Information shown:
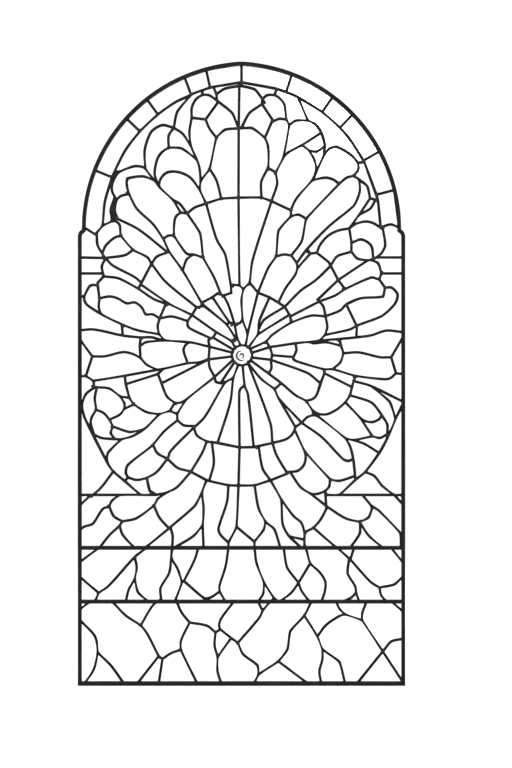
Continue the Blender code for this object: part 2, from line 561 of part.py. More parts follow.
def thinned_edges(points, edges):
    """The same network with only the points that its curves need."""
    near = neighbours(edges)
    joints = [p for p in near if len(near[p]) != 2]
    kept = set()
    for joint in joints:
        for other in near[joint]:
            chain = [joint, other]
            while len(near[chain[-1]]) == 2:
                chain.append(next(p for p in near[chain[-1]] if p != chain[-2]))
            thin = thinned(points, chain, CURVE_TOLERANCE)
            kept |= {(min(a, b), max(a, b)) for a, b in zip(thin, thin[1:]) if a != b}
    return sorted(kept)


def kept_on_bars(places):
    """The middle of some places, but on the bar's middle line where one of them is."""
    for level in (LOWER_BAR_Z, UPPER_BAR_Z):
        on_bar = [place for place in places if abs(place.y - level) < POINT_SPACING]
        if on_bar:
            return Vector((middle_of(on_bar).x, level))
    return middle_of(places)


def with_joints_merged(points, edges):
    """The network with the two ends of each short edge brought together, on the bar where one lies there."""
    group = {p: [p] for p in neighbours(edges)}
    for a, b in sorted(edges, key=lambda e: (points[e[0]] - points[e[1]]).length):
        short = (middle_of([points[p] for p in group[a]]) - middle_of([points[p] for p in group[b]])).length
        if short < LEAST_EDGE and group[a] is not group[b]:
            group[a] += group[b]
            for p in group[b]:
                group[p] = group[a]
    merged = {p: group[p][0] for p in group}
    moved = list(points)
    for p, members in group.items():
        moved[merged[p]] = kept_on_bars([points[m] for m in members])
    kept = {(min(merged[a], merged[b]), max(merged[a], merged[b])) for a, b in edges}
    return moved, sorted((a, b) for a, b in kept if a != b)


def area(loop):
    """The area of a loop of points, positive anticlockwise."""
    pairs = zip(loop, [*loop[1:], loop[0]])
    return sum(a.x * b.y - b.x * a.y for a, b in pairs) / 2


def cells(points, edges):
    """The closed cells of a network, each as its points anticlockwise."""
    near = neighbours(edges)
    turn = {}
    for point, others in near.items():
        around = sorted(others, key=lambda o: math.atan2(*reversed(points[o] - points[point])))
        for i, other in enumerate(around):
            turn[(other, point)] = (point, around[i - 1])
    loops, used = [], set()
    for start in turn:
        if start in used:
            continue
        loop, step = [], start
        while step not in used:
            used.add(step)
            loop.append(points[step[0]])
            step = turn[step]
        if area(loop) > 0:
            loops.append(loop)
    return loops


def inside(point, loop):
    """Whether the point lies in the loop."""
    odd = False
    for a, b in zip(loop, [*loop[1:], loop[0]]):
        if (a.y > point.y) != (b.y > point.y):
            if point.x < a.x + (point.y - a.y) * (b.x - a.x) / (b.y - a.y):
                odd = not odd
    return odd


def distance_to(point, loop):
    """How far the point is from the loop's line."""
    nearest = math.inf
    for a, b in zip(loop, [*loop[1:], loop[0]]):
        along = b - a
        t = max(0.0, min(1.0, (point - a).dot(along) / max(along.length_squared, 1e-18)))
        nearest = min(nearest, (point - a - t * along).length)
    return nearest


def shifted(loop, inset):
    """The loop with each side moved inwards, and the sides that close up left out."""
    sides = []
    for a, b in zip(loop, [*loop[1:], loop[0]]):
        if (b - a).length > POINT_SPACING:
            along = (b - a).normalized()
            sides.append((a + Vector((-along.y, along.x)) * inset, along))
    while len(sides) > 2:
        corners = []
        for (p, d), (q, e) in zip([sides[-1], *sides[:-1]], sides):
            cross = d.x * e.y - d.y * e.x
            if abs(cross) < 0.02:
                corners.append(q)
            else:
                corners.append(p + d * (((q - p).x * e.y - (q - p).y * e.x) / cross))
        lengths = [
            (b - a).dot(d) for a, b, (_, d) in zip(corners, [*corners[1:], corners[0]], sides)
        ]
        worst = min(range(len(sides)), key=lambda i: lengths[i])
        if lengths[worst] > 0:
            return corners
        del sides[worst]
    return []


def without_necks(loop):
    """The largest part of a loop that is nowhere pinched too narrow for a pane to be cut."""
    for i, point in enumerate(loop):
        for j in range(i + 2, len(loop)):
            if (loop[j] - point).length < LEAST_NECK and j - i < len(loop) - 1:
                return without_necks(max(loop[i:j], loop[j:] + loop[:i], key=area))
    return loop


def thinned_loop(loop):
    """The loop with only the points that its shape needs, or as it was where that would make it cross itself."""
    thin = [loop[i] for i in thinned(loop, [*range(len(loop)), 0], EDGE_TOLERANCE)[:-1]]
    clean = len(thin) > 2 and len(cells(*crossings([[*thin, thin[0]]]))) == 1
    return thin if clean else loop


def inset_loops(loop, inset):
    """The clean loops that keep this far inside the given one: more than one where it has a neck."""
    raw = shifted(loop, inset)
    if len(raw) < 3:
        return []
    clear = []
    for cell in cells(*crossings([[*raw, raw[0]]])):
        middles = [(a + b) / 2 for a, b in zip(cell, [*cell[1:], cell[0]])]
        if all(inside(p, loop) and distance_to(p, loop) > 0.6 * inset for p in middles):
            clear.append(without_necks(thinned_loop(cell)))
    return [cell for cell in clear if len(cell) > 2 and area(cell) > LEAST_PANE]


def network(groups):
    """The window's edge, bars and border with these groups of leads, split where they cross."""
    edge = outline()
    lines = [[*edge, edge[0]], arch_line(BORDER)]
    across = LINE_X + REACH * LINE_X / HALF_WIDE
    for level in (LOWER_BAR_Z, UPPER_BAR_Z):
        lines.append([Vector((-across, level)), Vector((across, level))])
    hub = Vector((0, SPRING_Z))
    for angle in BORDER_JOINTS:
        ray = Vector((math.cos(math.radians(angle)), math.sin(math.radians(angle))))
        inner, outer = ARCH_RADIUS - BORDER - ARCH_OFFSET, ARCH_RADIUS + ARCH_OFFSET
        lines.append([hub + ray * inner, hub + ray * outer])
    middle = placed(RONDEL_AT)
    rondel = arc(middle, RONDEL_RADIUS, 0, 360, 20)
    lines.append(rondel[:-1] + [rondel[0]])
    for group in groups:
        lines += [lead_line(line) for line in group]
    points, edges = crossings(lines)
    outside_rondel = [
        (a, b) for a, b in edges
        if ((points[a] + points[b]) / 2 - middle).length > 0.97 * RONDEL_RADIUS
    ]
    thin = thinned_edges(points, without_loose_ends(outside_rondel))
    points, edges = with_joints_merged(points, thin)
    points, edges = crossings([[points[a], points[b]] for a, b in edges])
    return points, without_loose_ends(edges)


def filled(loops):
    """The corners and triangles that fill the first loop less the others."""
    points, outlines = [], []
    for loop in loops:
        outlines.append(range(len(points), len(points) + len(loop)))
        points += loop
    made = geometry.delaunay_2d_cdt(points, [], outlines, TRIANGLES_INSIDE, WELD, True)
    corners, triangles, owners = made[0], made[2], made[5]
    return corners, [corner for corner, inside_of in zip(triangles, owners) if list(inside_of) == [0]]


def layered(name, faces, walls):
    """An object closed by flat faces, each (loops, depth), and walls, each (loop, depth, depth)."""
    shape = bmesh.new()
    for loops, depth in faces:
        corners, triangles = filled(loops)
        verts = [shape.verts.new((corner.x, depth, corner.y)) for corner in corners]
        for triangle in triangles:
            shape.faces.new([verts[i] for i in triangle])
    for loop, front, back in walls:
        near = [shape.verts.new((p.x, front, p.y)) for p in loop]
        far = [shape.verts.new((p.x, back, p.y)) for p in loop]
        for i in range(len(loop)):
            shape.faces.new((near[i - 1], near[i], far[i], far[i - 1]))
    bmesh.ops.remove_doubles(shape, verts=shape.verts, dist=WELD)
    bmesh.ops.delete(shape, geom=[vert for vert in shape.verts if not vert.link_faces], context="VERTS")
    bmesh.ops.recalc_face_normals(shape, faces=shape.faces)
    mesh = bpy.data.meshes.new(name)
    shape.to_mesh(mesh)
    shape.free()
    return bpy.data.objects.new(name, mesh)


def plate(name, loops, front, back):
    """A flat plate of the first loop less the others, from y = front to y = back."""
    return layered(name, [(loops, front), (loops, back)], [(loop, front, back) for loop in loops])


def material(name, colour, roughness, metallic, alpha=1.0, transmission=0.0):
    """A Principled material."""
    made = bpy.data.materials.new(name)
    made.use_nodes = True
    shader = made.node_tree.nodes["Principled BSDF"]
    shader.inputs["Base Color"].default_value = (*colour, 1)
    shader.inputs["Roughness"].default_value = roughness
    shader.inputs["Metallic"].default_value = metallic
    shader.inputs["Alpha"].default_value = alpha
    shader.inputs["Transmission Weight"].default_value = transmission
    return made


def finished(solid, looks, parts):
    """Puts a solid in the collection of parts, with its material."""
    solid.data.materials.clear()
    solid.data.materials.append(looks)
    parts.objects.link(solid)


def perimeter_frame():
    """The metal frame: a ring with a groove round its inside for the panels' edges."""
    face, groove = FRAME_DEPTH / 2, LEAF_OUTSIDE + GAP
    outer, inner = outline(FRAME_FACE / 2), outline(-FRAME_FACE / 2)
    wall = outline(FRAME_FACE / 2 - FRAME_WEB)
    faces = [
        ([outer, inner], -face), ([wall, inner], -groove), ([wall, inner], groove), ([outer, inner], face),
    ]
    walls = [(outer, -face, face), (inner, -face, -groove), (wall, -groove, groove), (inner, groove, face)]
    return layered("perimeter_frame", faces, walls)


def division_bar(name, level):
    """One bar between two panels, an H in section, its ends against the frame."""
    face, groove = BAR_DEPTH / 2, LEAF_OUTSIDE + GAP
    quarter = [(-face, BAR_FACE / 2), (-groove, BAR_FACE / 2), (-groove, BAR_WEB / 2)]
    half = quarter + [(-y, z) for y, z in reversed(quarter)]
    profile = half + [(y, -z) for y, z in reversed(half)]
    end = LINE_X - FRAME_FACE / 2 - GAP
    shape = bmesh.new()
    ends = [[shape.verts.new((x, y, level + z)) for y, z in profile] for x in (-end, end)]
    for loop in ends:
        shape.faces.new(loop)
    for i in range(len(profile)):
        shape.faces.new((ends[0][i - 1], ends[0][i], ends[1][i], ends[1][i - 1]))
    bmesh.ops.recalc_face_normals(shape, faces=shape.faces)
    mesh = bpy.data.meshes.new(name)
    shape.to_mesh(mesh)
    shape.free()
    return bpy.data.objects.new(name, mesh)


def panel_outline(low, high, grow):
    """A panel's edge between two levels, this far outside the place where it seats."""
    side = LINE_X + SEAT + grow
    foot = low + BAR_SEAT - grow if low > SILL_Z else low - SEAT - grow
    if high == TOP_Z:
        return outline(SEAT + grow, foot)
    top = high - BAR_SEAT + grow
    return [Vector(p) for p in ((side, foot), (side, top), (-side, top), (-side, foot))]


def openings(network_cells, low, high):
    """The clear opening in the lead of each cell between two levels."""
    here = [c for c in network_cells if low < middle_of(c).y < high]
    return [opening for cell in here for opening in inset_loops(cell, CAME_FACE / 2)]


def came_leading(name, low, high, every_cell, main_cells):
    """A panel's lead: every came in front, the main ones behind, tied by the heart round the edge."""
    edge, sheet = panel_outline(low, high, 0), panel_outline(low, high, -EDGE_HEART)
    front, back = openings(every_cell, low, high), openings(main_cells, low, high)
    faces = [
        ([edge, *front], -LEAF_OUTSIDE), ([sheet, *front], -LEAF_INSIDE),
        ([sheet, *back], LEAF_INSIDE), ([edge, *back], LEAF_OUTSIDE),
    ]
    walls = [(edge, -LEAF_OUTSIDE, LEAF_OUTSIDE), (sheet, -LEAF_INSIDE, LEAF_INSIDE)]
    walls += [(opening, -LEAF_OUTSIDE, -LEAF_INSIDE) for opening in front]
    walls += [(opening, LEAF_INSIDE, LEAF_OUTSIDE) for opening in back]
    return layered(name, faces, walls)


def glass_sheet(name, low, high):
    """A panel's panes, fused in one sheet: the cames between them hide their joints."""
    return plate(name, [panel_outline(low, high, -EDGE_HEART - GAP)], -GLASS / 2, GLASS / 2)


def main():
    """Builds the window."""
    for obj in list(bpy.data.objects):
        bpy.data.objects.remove(obj)
    parts = bpy.data.collections.new("stained glass window")
    bpy.context.scene.collection.children.link(parts)
    lead = material("lead", (0.045, 0.045, 0.05), 0.55, 0.6)
    metal = material("frame metal", (0.03, 0.03, 0.033), 0.45, 0.8)
    glass = material("clear glass", (0.93, 0.95, 0.94), 0.05, 0.0, alpha=0.35, transmission=1.0)
    finished(perimeter_frame(), metal, parts)
    finished(division_bar("division_bar_lower", LOWER_BAR_Z), metal, parts)
    finished(division_bar("division_bar_upper", UPPER_BAR_Z), metal, parts)
    every_cell, main_cells = cells(*network(ALL_LEADS)), cells(*network(()))
    panels = (
        ("bottom", SILL_Z, LOWER_BAR_Z), ("middle", LOWER_BAR_Z, UPPER_BAR_Z), ("rose", UPPER_BAR_Z, TOP_Z),
    )
    for label, low, high in panels:
        leading = came_leading("came_leading_" + label, low, high, every_cell, main_cells)
        finished(leading, lead, parts)
        finished(glass_sheet("glass_" + label, low, high), glass, parts)


main()
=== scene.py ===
"""The looks of the stained glass window: rounded cames, soldered joints, clear panes, frame and light.

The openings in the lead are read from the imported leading, so each came lies where the solid one does.
Lengths are in metres. The window faces -Y.
"""

import math
import random

import bmesh
import bpy
from mathutils import Matrix, Vector
from mathutils.geometry import delaunay_2d_cdt


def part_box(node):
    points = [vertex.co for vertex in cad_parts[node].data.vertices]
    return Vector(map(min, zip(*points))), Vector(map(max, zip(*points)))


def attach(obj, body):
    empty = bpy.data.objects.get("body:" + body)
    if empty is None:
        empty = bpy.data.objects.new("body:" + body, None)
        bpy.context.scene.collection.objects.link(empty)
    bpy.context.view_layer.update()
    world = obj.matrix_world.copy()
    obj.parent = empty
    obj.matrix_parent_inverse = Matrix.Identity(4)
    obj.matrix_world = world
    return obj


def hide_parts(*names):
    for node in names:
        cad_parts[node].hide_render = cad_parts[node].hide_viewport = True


PANELS = ("bottom", "middle", "rose")
SIDES = {1: "front", -1: "back"}  # 1 is the side that faces -Y
SEED = 7

# Outlines
SAME_PLACE = 1e-5  # corners nearer than this are one
CORNER_TURN = math.radians(40)  # a sharper turn of an outline near a joint is a corner
SPIKE_TURN = math.radians(75)  # and a turn sharper than this is one anywhere
JOINT_NEAR = 0.0120  # how far from a joint's middle its corners can be
FRAME_CORNER_TURN = math.radians(12)  # a sharper turn of the frame is a corner
MOST_BULGE = 0.0013  # of a smooth outline, from the straight line between two points
STEP = 0.0040  # between an outline's points once it is smooth
FILLET = 0.0016  # cut off each side of a corner by the solder that fills it
FILLET_SHARE = 0.45  # the most that a fillet takes of a side
LEAST_SIDE = 1e-6  # a shorter side counts as this long
FOLDED = 0.2  # two directions with a shorter sum run nearly against each other
LEAST_COSINE = 0.6  # keeps a sharp corner's point from moving out too far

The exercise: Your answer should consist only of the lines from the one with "world = obj.matrix_world.copy()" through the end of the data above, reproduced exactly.

Written reply:
    world = obj.matrix_world.copy()
    obj.parent = empty
    obj.matrix_parent_inverse = Matrix.Identity(4)
    obj.matrix_world = world
    return obj


def hide_parts(*names):
    for node in names:
        cad_parts[node].hide_render = cad_parts[node].hide_viewport = True


PANELS = ("bottom", "middle", "rose")
SIDES = {1: "front", -1: "back"}  # 1 is the side that faces -Y
SEED = 7

# Outlines
SAME_PLACE = 1e-5  # corners nearer than this are one
CORNER_TURN = math.radians(40)  # a sharper turn of an outline near a joint is a corner
SPIKE_TURN = math.radians(75)  # and a turn sharper than this is one anywhere
JOINT_NEAR = 0.0120  # how far from a joint's middle its corners can be
FRAME_CORNER_TURN = math.radians(12)  # a sharper turn of the frame is a corner
MOST_BULGE = 0.0013  # of a smooth outline, from the straight line between two points
STEP = 0.0040  # between an outline's points once it is smooth
FILLET = 0.0016  # cut off each side of a corner by the solder that fills it
FILLET_SHARE = 0.45  # the most that a fillet takes of a side
LEAST_SIDE = 1e-6  # a shorter side counts as this long
FOLDED = 0.2  # two directions with a shorter sum run nearly against each other
LEAST_COSINE = 0.6  # keeps a sharp corner's point from moving out too far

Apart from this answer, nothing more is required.